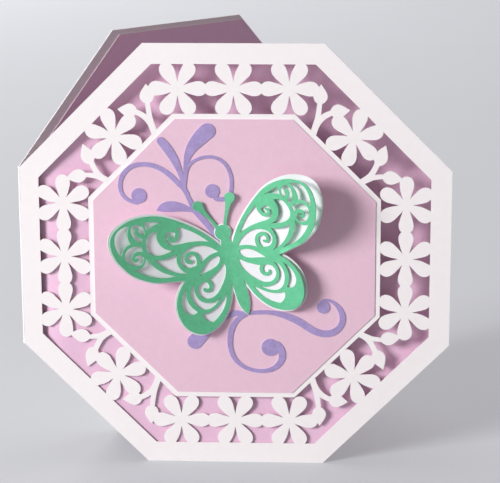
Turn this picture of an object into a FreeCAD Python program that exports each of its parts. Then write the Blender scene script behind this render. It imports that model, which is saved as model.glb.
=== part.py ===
"""Folded octagonal greeting card: a cut lattice front, a loose folded insert and a raised butterfly.

Everything is drawn in the front panel's own frame: X runs from the card's fold to its free edge,
Y runs up the panel and +Z points out of its front face, which is the plane Z = 0.  The fold's
axis is parallel to Y.  The last step stands all the pieces upright, with +Z up.
"""
import FreeCAD
import Part

import math
import os

from FreeCAD import Placement, Rotation, Vector

doc = FreeCAD.newDocument("greeting_card")

# ------------------------------------------------------------------ driving dimensions, mm and degrees
DIMENSIONS = [
    # the folded card
    ("card_width", 145.0),            # across the flats of each octagonal panel
    ("card_gauge", 0.35),             # thickness of the white card
    ("opening_angle", 46.6),          # between the front and the back panel
    # the lattice band of the front panel
    ("window_margin", 6.9),           # from the panel's edge to the band
    ("band_width", 16.6),
    ("flower_bias", 0.15),            # how far the flowers sit outside the middle of the band
    ("petal_bite", 1.5),              # how far a petal runs past the edge of the band
    ("petal_overlap", 1.1),           # of the petals of neighbouring flowers
    ("petal_half", 2.48),             # half width of a petal where it is widest
    ("corner_shift", 0.6),            # the corner flowers sit this much nearer the top and bottom
    ("branch_offset", 8.2),           # of a branch's root from the middle of its slanting side
    # the folded insert
    ("paper_gauge", 0.3),             # thickness of every sheet but the white card
    ("insert_fold_gap", 0.05),        # inside radius of its fold
    ("insert_margin", 1.8),           # of card that shows above and below it
    ("insert_shift", 2.1),            # how far it sits towards the card's free edge
    ("leaf_droop", 2.7),              # by which its front leaf hangs back from the front panel
    # the centre mat and the butterfly glued on it
    ("mat_margin", 1.7),              # of card that shows inside the band
    ("butterfly_x", -3.8),            # middle of the head, from the middle of the panel
    ("butterfly_y", 9.2),
    ("butterfly_turn", 16.4),         # the head leans towards the fold
    ("head_radius", 2.65),
    ("thorax_half", 2.0),             # the overlay's wings bend up along this line
    ("crease_step", 0.2),             # the backing's wings bend up this much further out
    ("overlay_lift_left", 17.5),
    ("overlay_lift_right", 26.0),
    ("backing_lift_left", 15.5),
    ("backing_lift_right", 20.0),
    ("wing_margin", 0.6),             # how far the backing shows around the overlay
    # how closely the facets of an outline follow its curves
    ("facet_depth", 0.07),
]

sizes = doc.addObject("Spreadsheet::Sheet", "sizes")
for row, (alias, value) in enumerate(DIMENSIONS, 1):
    sizes.set("A%d" % row, alias)
    sizes.set("B%d" % row, str(value))
    sizes.setAlias("B%d" % row, alias)
doc.recompute()


def size(alias):
    """One driving dimension, read from the sheet."""
    return float(sizes.get(alias))


OUT = Vector(0, 0, 1)
UP = Vector(0, 1, 0)
ACROSS = Vector(1, 0, 0)
NO_TURN = Rotation()


# Sizes that follow from the driving ones.
PANEL_HALF = size("card_width") / 2
WINDOW_HALF = PANEL_HALF - size("window_margin")
CENTRE_HALF = WINDOW_HALF - size("band_width")
FLOWER_LINE = (WINDOW_HALF + CENTRE_HALF) / 2 + size("flower_bias")
PETAL_REACH = size("band_width") / 2 + size("petal_bite")
FLOWER_PITCH = 2 * PETAL_REACH - size("petal_overlap")
INSERT_WIDTH = "(sizes.card_width - 2 * sizes.insert_margin)"
INSERT_FOLD = "(sizes.paper_gauge + sizes.insert_fold_gap)"
CARD_FOLD = "(sizes.card_gauge + sizes.paper_gauge + sizes.insert_fold_gap)"    # holds the insert when shut
INSERT_OPENING = "(sizes.opening_angle - sizes.leaf_droop)"


# ------------------------------------------------------------------ flat outlines
def smooth(points):
    """A straight edge through two (x, y) points, or a smooth one through more."""
    places = [Vector(x, y, 0) for x, y in points]
    if len(places) == 2:
        return Part.LineSegment(*places).toShape()
    curve = Part.BSplineCurve()
    curve.interpolate(places)
    return curve.toShape()


def arc(start, through, end):
    return Part.Arc(start, through, end).toShape()


def facing_out(face):
    """The same flat face with its normal along +Z, so that faces join and mirror cleanly."""
    page = Part.makePlane(400, 400, Vector(-200, -200, 0))
    return page.common(face).Faces[0]


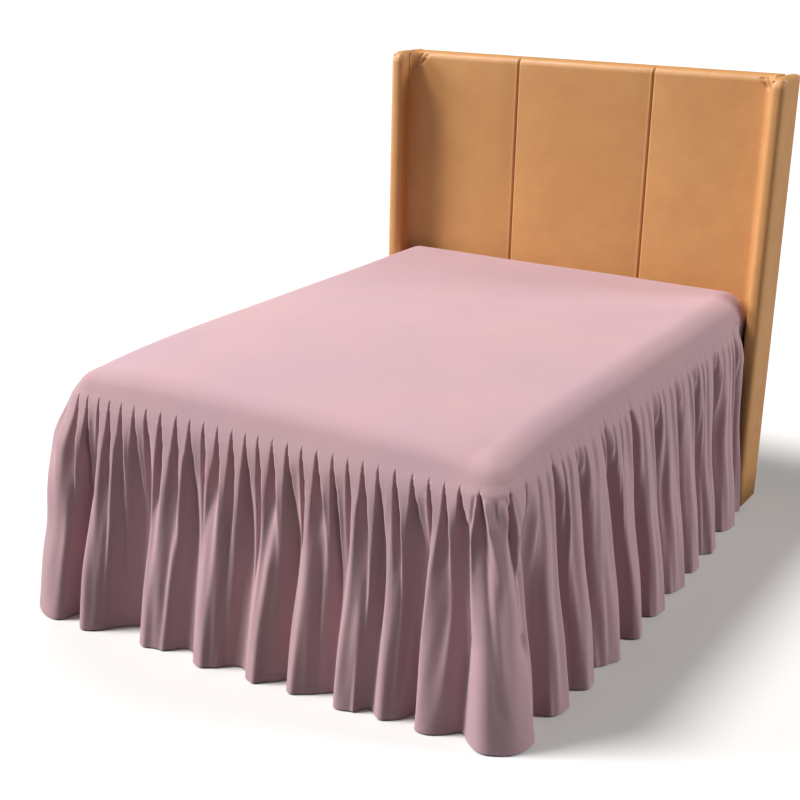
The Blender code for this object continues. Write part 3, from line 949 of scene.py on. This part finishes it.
def pleat_depth(across, height):
    """Short pleats in the leather where it turns into the wing, measured from the wing."""
    depth = np.zeros_like(across)
    for pleat in PLEATS:
        start = np.array([pleat.across, pleat.high])
        way = np.array([pleat.low_across - pleat.across, pleat.low - pleat.high])
        length = np.linalg.norm(way)
        offset = np.stack([across, height], axis=1) - start
        share = offset @ way / length ** 2
        aside = np.abs(offset[:, 0] * way[1] - offset[:, 1] * way[0]) / length
        depth += pleat.depth * window(share, *PLEAT_WINDOW) * np.exp(-(aside / pleat.width) ** 2)
    return depth


def swell_of_section(x, z, left, right, wing_side):
    """How far a section's leather stands out in front of its board."""
    from_left = x - left
    from_right = right - x
    width = right - left
    out = PUFF * (1 - np.abs(2 * from_left / width - 1) ** 3)
    if wing_side:
        from_wing = from_left if wing_side < 0 else from_right
        near_wing = smooth_step(1 - 2 * from_wing / width)
        out = np.where(from_wing < width / 2, PUFF * (1 - WING_PUFF_LOSS * near_wing), out)
        inside = np.clip(COVE - from_wing, 0, COVE)
        out += COVE - np.sqrt(COVE ** 2 - inside ** 2)
        out -= pleat_depth(from_wing, z)
    if wing_side >= 0:
        out -= SEAM_DEPTH * (1 - smooth_step(from_left / SEAM_REACH))
    if wing_side <= 0:
        out -= WELT_SEAM_DEPTH * (1 - smooth_step(from_right / SEAM_REACH))
        out += WELT_HEIGHT * window(from_right, *WELT_WINDOW)
    return out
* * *
> [Work required]: Look above for the line that contains "The Blender code". Starting there, transcribe every line exactly until you have copied the line that contains "return depth".

> [Reply]:
The Blender code for this object continues. Write part 3, from line 949 of scene.py on. This part finishes it.
def pleat_depth(across, height):
    """Short pleats in the leather where it turns into the wing, measured from the wing."""
    depth = np.zeros_like(across)
    for pleat in PLEATS:
        start = np.array([pleat.across, pleat.high])
        way = np.array([pleat.low_across - pleat.across, pleat.low - pleat.high])
        length = np.linalg.norm(way)
        offset = np.stack([across, height], axis=1) - start
        share = offset @ way / length ** 2
        aside = np.abs(offset[:, 0] * way[1] - offset[:, 1] * way[0]) / length
        depth += pleat.depth * window(share, *PLEAT_WINDOW) * np.exp(-(aside / pleat.width) ** 2)
    return depth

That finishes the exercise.